* Start *

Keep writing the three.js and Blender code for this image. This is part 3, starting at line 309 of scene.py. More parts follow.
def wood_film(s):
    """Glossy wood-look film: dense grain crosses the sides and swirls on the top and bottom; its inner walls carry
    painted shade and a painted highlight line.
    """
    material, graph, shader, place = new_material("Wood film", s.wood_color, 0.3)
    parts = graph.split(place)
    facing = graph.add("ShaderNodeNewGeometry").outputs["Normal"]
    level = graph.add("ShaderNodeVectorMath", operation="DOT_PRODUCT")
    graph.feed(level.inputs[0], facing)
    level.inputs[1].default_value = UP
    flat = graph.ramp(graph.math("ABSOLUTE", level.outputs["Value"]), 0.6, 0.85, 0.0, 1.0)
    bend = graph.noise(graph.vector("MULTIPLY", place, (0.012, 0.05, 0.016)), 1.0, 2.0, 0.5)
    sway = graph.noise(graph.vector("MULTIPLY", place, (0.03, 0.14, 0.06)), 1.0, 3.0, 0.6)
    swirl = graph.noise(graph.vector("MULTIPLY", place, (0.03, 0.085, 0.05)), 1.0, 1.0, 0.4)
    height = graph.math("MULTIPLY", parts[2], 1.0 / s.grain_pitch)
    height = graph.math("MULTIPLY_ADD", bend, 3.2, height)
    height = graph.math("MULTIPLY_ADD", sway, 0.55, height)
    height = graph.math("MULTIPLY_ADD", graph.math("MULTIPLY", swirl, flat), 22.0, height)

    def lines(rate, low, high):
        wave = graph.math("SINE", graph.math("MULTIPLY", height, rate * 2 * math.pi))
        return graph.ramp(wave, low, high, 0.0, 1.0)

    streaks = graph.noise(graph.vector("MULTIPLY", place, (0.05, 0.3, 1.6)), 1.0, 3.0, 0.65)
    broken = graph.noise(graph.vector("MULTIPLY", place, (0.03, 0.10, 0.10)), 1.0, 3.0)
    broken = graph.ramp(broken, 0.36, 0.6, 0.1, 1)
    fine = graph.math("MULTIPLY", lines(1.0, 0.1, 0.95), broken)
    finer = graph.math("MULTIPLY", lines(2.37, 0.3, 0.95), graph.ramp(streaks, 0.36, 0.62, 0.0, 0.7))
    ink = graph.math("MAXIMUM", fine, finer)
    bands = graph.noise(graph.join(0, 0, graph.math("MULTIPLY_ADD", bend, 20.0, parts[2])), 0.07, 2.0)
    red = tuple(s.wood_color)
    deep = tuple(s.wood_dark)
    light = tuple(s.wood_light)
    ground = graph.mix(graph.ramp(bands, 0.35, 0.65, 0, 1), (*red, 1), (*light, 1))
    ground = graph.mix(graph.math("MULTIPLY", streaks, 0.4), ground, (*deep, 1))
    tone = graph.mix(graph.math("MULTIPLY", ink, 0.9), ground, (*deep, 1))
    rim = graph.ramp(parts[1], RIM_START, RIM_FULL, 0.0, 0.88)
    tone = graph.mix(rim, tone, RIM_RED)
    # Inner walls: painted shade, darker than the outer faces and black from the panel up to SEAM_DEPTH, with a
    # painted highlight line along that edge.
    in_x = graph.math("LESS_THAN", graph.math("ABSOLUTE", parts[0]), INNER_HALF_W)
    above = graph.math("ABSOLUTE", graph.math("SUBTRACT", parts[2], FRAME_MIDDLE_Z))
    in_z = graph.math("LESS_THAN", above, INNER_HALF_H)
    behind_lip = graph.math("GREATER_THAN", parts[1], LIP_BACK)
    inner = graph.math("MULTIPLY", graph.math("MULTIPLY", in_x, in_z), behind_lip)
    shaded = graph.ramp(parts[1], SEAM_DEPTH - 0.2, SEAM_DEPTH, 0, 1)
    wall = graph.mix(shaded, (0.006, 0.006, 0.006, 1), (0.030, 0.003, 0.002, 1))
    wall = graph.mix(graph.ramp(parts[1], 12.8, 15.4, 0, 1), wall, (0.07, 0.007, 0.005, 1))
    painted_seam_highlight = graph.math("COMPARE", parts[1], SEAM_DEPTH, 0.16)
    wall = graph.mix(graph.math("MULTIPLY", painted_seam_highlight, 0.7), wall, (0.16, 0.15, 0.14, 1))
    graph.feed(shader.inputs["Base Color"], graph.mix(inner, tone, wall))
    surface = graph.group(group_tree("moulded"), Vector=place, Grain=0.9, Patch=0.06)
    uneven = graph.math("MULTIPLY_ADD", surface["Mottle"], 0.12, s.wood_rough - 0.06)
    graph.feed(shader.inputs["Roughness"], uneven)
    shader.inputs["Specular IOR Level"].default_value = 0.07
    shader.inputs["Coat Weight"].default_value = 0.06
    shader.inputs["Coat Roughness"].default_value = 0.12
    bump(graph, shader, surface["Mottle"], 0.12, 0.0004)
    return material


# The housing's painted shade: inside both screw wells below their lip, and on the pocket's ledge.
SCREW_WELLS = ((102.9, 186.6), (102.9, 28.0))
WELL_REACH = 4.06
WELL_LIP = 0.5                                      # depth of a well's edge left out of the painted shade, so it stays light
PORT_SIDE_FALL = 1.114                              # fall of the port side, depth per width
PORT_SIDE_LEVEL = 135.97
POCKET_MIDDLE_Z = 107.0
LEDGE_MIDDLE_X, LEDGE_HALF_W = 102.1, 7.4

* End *
* Start *

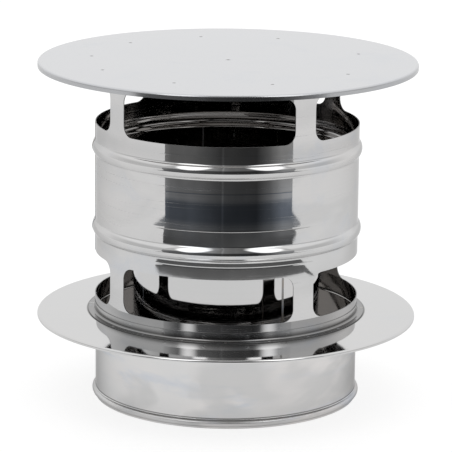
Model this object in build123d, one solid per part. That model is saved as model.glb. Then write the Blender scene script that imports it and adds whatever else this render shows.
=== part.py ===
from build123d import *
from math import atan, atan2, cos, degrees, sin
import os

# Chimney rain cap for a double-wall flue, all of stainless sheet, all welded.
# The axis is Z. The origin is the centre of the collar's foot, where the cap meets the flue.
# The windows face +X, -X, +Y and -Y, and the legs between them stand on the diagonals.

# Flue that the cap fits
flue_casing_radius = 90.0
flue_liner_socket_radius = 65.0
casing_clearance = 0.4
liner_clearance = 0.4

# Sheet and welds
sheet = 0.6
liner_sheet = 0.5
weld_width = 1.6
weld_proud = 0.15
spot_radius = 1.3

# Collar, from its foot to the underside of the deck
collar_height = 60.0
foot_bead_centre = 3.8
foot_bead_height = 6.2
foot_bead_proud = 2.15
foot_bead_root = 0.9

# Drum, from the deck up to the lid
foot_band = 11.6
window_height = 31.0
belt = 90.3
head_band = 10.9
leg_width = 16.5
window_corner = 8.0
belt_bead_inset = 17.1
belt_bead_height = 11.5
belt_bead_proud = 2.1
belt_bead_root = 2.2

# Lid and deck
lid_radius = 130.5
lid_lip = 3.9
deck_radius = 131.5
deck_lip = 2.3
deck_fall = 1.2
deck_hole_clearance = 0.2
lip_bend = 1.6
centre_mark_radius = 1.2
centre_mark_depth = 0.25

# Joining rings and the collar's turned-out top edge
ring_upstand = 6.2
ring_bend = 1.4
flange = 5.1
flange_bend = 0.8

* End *

Write out, exactly as they stand, the lines from the one containing "Model this object" through the one containing "# The windows", both ends included.

- [FULL RESPONSE]:
Model this object in build123d, one solid per part. That model is saved as model.glb. Then write the Blender scene script that imports it and adds whatever else this render shows.
=== part.py ===
from build123d import *
from math import atan, atan2, cos, degrees, sin
import os

# Chimney rain cap for a double-wall flue, all of stainless sheet, all welded.
# The axis is Z. The origin is the centre of the collar's foot, where the cap meets the flue.
# The windows face +X, -X, +Y and -Y, and the legs between them stand on the diagonals.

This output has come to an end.